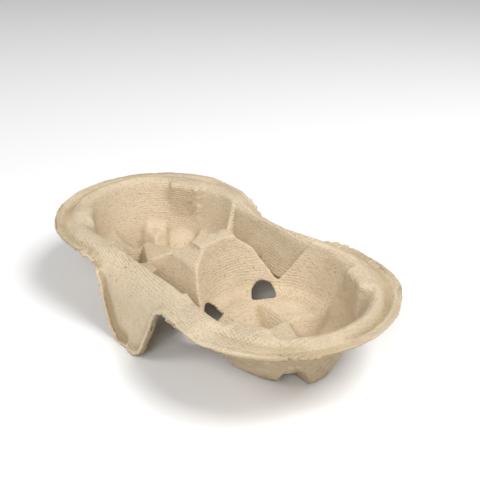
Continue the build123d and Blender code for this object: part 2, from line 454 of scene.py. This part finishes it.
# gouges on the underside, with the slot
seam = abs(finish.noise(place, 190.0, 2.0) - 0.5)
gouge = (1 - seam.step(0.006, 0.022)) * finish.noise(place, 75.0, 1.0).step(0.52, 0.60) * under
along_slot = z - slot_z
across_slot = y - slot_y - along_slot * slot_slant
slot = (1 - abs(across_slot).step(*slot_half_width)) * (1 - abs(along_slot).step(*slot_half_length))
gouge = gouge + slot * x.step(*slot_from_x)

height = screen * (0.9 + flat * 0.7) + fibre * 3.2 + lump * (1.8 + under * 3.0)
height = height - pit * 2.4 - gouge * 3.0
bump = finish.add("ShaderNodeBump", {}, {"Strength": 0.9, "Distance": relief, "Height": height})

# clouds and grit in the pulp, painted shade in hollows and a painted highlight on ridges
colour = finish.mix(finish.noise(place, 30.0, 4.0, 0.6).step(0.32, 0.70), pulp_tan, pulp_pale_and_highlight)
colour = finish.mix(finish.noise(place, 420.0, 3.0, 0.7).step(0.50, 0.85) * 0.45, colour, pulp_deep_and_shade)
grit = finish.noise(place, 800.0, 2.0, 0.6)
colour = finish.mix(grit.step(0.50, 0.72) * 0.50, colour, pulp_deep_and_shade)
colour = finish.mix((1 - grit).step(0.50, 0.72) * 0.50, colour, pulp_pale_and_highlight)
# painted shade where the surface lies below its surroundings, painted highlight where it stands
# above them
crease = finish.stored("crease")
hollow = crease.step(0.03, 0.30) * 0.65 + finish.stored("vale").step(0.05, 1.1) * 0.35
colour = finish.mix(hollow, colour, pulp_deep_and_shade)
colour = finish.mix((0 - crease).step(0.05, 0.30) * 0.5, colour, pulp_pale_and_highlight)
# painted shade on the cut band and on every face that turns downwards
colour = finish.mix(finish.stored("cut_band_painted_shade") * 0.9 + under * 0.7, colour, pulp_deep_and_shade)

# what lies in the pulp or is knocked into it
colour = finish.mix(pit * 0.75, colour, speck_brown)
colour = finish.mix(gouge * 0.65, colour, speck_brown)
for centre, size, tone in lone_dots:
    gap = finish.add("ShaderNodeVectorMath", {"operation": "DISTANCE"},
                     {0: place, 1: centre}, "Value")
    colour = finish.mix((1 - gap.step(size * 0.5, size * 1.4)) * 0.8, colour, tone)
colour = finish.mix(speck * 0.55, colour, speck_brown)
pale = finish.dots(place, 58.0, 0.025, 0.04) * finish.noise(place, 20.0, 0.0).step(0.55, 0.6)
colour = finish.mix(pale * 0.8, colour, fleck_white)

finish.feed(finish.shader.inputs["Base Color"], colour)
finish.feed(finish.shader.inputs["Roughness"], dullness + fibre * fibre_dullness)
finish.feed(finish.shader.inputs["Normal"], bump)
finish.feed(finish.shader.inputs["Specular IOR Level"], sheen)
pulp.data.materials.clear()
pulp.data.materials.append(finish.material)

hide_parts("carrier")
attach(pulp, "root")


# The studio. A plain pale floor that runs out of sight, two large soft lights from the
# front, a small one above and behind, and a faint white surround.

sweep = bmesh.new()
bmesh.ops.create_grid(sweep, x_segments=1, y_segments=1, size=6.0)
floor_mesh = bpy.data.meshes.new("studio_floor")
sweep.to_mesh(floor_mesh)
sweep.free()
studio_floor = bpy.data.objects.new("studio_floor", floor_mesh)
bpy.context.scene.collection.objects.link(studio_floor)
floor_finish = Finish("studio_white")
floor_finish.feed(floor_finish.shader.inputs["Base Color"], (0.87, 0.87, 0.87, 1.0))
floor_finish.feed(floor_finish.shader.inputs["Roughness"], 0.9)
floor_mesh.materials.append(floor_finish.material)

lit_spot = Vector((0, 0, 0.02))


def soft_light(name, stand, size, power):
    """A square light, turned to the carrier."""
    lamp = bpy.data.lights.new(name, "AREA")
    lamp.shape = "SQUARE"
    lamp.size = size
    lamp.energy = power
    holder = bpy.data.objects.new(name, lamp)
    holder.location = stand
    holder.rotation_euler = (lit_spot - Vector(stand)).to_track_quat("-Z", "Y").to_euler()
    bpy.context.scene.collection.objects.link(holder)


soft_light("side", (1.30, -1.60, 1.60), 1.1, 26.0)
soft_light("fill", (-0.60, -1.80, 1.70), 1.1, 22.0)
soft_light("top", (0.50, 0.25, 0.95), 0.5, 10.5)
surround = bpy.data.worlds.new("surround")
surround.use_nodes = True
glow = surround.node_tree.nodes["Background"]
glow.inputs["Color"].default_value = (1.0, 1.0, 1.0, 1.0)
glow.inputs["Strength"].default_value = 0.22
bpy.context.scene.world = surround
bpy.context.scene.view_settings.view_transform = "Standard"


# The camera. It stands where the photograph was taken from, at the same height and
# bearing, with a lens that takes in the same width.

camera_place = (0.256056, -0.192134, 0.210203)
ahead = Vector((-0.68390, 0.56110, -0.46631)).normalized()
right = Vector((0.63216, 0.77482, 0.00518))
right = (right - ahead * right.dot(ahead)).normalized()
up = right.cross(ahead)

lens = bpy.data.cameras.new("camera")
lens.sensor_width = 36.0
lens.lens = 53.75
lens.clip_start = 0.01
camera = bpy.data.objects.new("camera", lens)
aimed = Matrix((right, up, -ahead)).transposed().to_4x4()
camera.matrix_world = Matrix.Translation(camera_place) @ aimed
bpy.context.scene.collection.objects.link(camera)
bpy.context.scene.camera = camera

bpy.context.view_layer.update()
——————————
=== SHORT EXERCISE ===
Quote the whole listing above, leaving nothing out.

=== FINAL RESULT ===
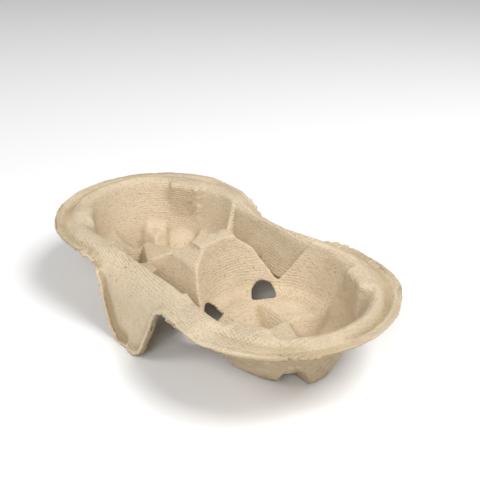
Continue the build123d and Blender code for this object: part 2, from line 454 of scene.py. This part finishes it.
# gouges on the underside, with the slot
seam = abs(finish.noise(place, 190.0, 2.0) - 0.5)
gouge = (1 - seam.step(0.006, 0.022)) * finish.noise(place, 75.0, 1.0).step(0.52, 0.60) * under
along_slot = z - slot_z
across_slot = y - slot_y - along_slot * slot_slant
slot = (1 - abs(across_slot).step(*slot_half_width)) * (1 - abs(along_slot).step(*slot_half_length))
gouge = gouge + slot * x.step(*slot_from_x)

height = screen * (0.9 + flat * 0.7) + fibre * 3.2 + lump * (1.8 + under * 3.0)
height = height - pit * 2.4 - gouge * 3.0
bump = finish.add("ShaderNodeBump", {}, {"Strength": 0.9, "Distance": relief, "Height": height})

# clouds and grit in the pulp, painted shade in hollows and a painted highlight on ridges
colour = finish.mix(finish.noise(place, 30.0, 4.0, 0.6).step(0.32, 0.70), pulp_tan, pulp_pale_and_highlight)
colour = finish.mix(finish.noise(place, 420.0, 3.0, 0.7).step(0.50, 0.85) * 0.45, colour, pulp_deep_and_shade)
grit = finish.noise(place, 800.0, 2.0, 0.6)
colour = finish.mix(grit.step(0.50, 0.72) * 0.50, colour, pulp_deep_and_shade)
colour = finish.mix((1 - grit).step(0.50, 0.72) * 0.50, colour, pulp_pale_and_highlight)
# painted shade where the surface lies below its surroundings, painted highlight where it stands
# above them
crease = finish.stored("crease")
hollow = crease.step(0.03, 0.30) * 0.65 + finish.stored("vale").step(0.05, 1.1) * 0.35
colour = finish.mix(hollow, colour, pulp_deep_and_shade)
colour = finish.mix((0 - crease).step(0.05, 0.30) * 0.5, colour, pulp_pale_and_highlight)
# painted shade on the cut band and on every face that turns downwards
colour = finish.mix(finish.stored("cut_band_painted_shade") * 0.9 + under * 0.7, colour, pulp_deep_and_shade)

# what lies in the pulp or is knocked into it
colour = finish.mix(pit * 0.75, colour, speck_brown)
colour = finish.mix(gouge * 0.65, colour, speck_brown)
for centre, size, tone in lone_dots:
    gap = finish.add("ShaderNodeVectorMath", {"operation": "DISTANCE"},
                     {0: place, 1: centre}, "Value")
    colour = finish.mix((1 - gap.step(size * 0.5, size * 1.4)) * 0.8, colour, tone)
colour = finish.mix(speck * 0.55, colour, speck_brown)
pale = finish.dots(place, 58.0, 0.025, 0.04) * finish.noise(place, 20.0, 0.0).step(0.55, 0.6)
colour = finish.mix(pale * 0.8, colour, fleck_white)

finish.feed(finish.shader.inputs["Base Color"], colour)
finish.feed(finish.shader.inputs["Roughness"], dullness + fibre * fibre_dullness)
finish.feed(finish.shader.inputs["Normal"], bump)
finish.feed(finish.shader.inputs["Specular IOR Level"], sheen)
pulp.data.materials.clear()
pulp.data.materials.append(finish.material)

hide_parts("carrier")
attach(pulp, "root")


# The studio. A plain pale floor that runs out of sight, two large soft lights from the
# front, a small one above and behind, and a faint white surround.

sweep = bmesh.new()
bmesh.ops.create_grid(sweep, x_segments=1, y_segments=1, size=6.0)
floor_mesh = bpy.data.meshes.new("studio_floor")
sweep.to_mesh(floor_mesh)
sweep.free()
studio_floor = bpy.data.objects.new("studio_floor", floor_mesh)
bpy.context.scene.collection.objects.link(studio_floor)
floor_finish = Finish("studio_white")
floor_finish.feed(floor_finish.shader.inputs["Base Color"], (0.87, 0.87, 0.87, 1.0))
floor_finish.feed(floor_finish.shader.inputs["Roughness"], 0.9)
floor_mesh.materials.append(floor_finish.material)

lit_spot = Vector((0, 0, 0.02))


def soft_light(name, stand, size, power):
    """A square light, turned to the carrier."""
    lamp = bpy.data.lights.new(name, "AREA")
    lamp.shape = "SQUARE"
    lamp.size = size
    lamp.energy = power
    holder = bpy.data.objects.new(name, lamp)
    holder.location = stand
    holder.rotation_euler = (lit_spot - Vector(stand)).to_track_quat("-Z", "Y").to_euler()
    bpy.context.scene.collection.objects.link(holder)


soft_light("side", (1.30, -1.60, 1.60), 1.1, 26.0)
soft_light("fill", (-0.60, -1.80, 1.70), 1.1, 22.0)
soft_light("top", (0.50, 0.25, 0.95), 0.5, 10.5)
surround = bpy.data.worlds.new("surround")
surround.use_nodes = True
glow = surround.node_tree.nodes["Background"]
glow.inputs["Color"].default_value = (1.0, 1.0, 1.0, 1.0)
glow.inputs["Strength"].default_value = 0.22
bpy.context.scene.world = surround
bpy.context.scene.view_settings.view_transform = "Standard"


# The camera. It stands where the photograph was taken from, at the same height and
# bearing, with a lens that takes in the same width.

camera_place = (0.256056, -0.192134, 0.210203)
ahead = Vector((-0.68390, 0.56110, -0.46631)).normalized()
right = Vector((0.63216, 0.77482, 0.00518))
right = (right - ahead * right.dot(ahead)).normalized()
up = right.cross(ahead)

lens = bpy.data.cameras.new("camera")
lens.sensor_width = 36.0
lens.lens = 53.75
lens.clip_start = 0.01
camera = bpy.data.objects.new("camera", lens)
aimed = Matrix((right, up, -ahead)).transposed().to_4x4()
camera.matrix_world = Matrix.Translation(camera_place) @ aimed
bpy.context.scene.collection.objects.link(camera)
bpy.context.scene.camera = camera

bpy.context.view_layer.update()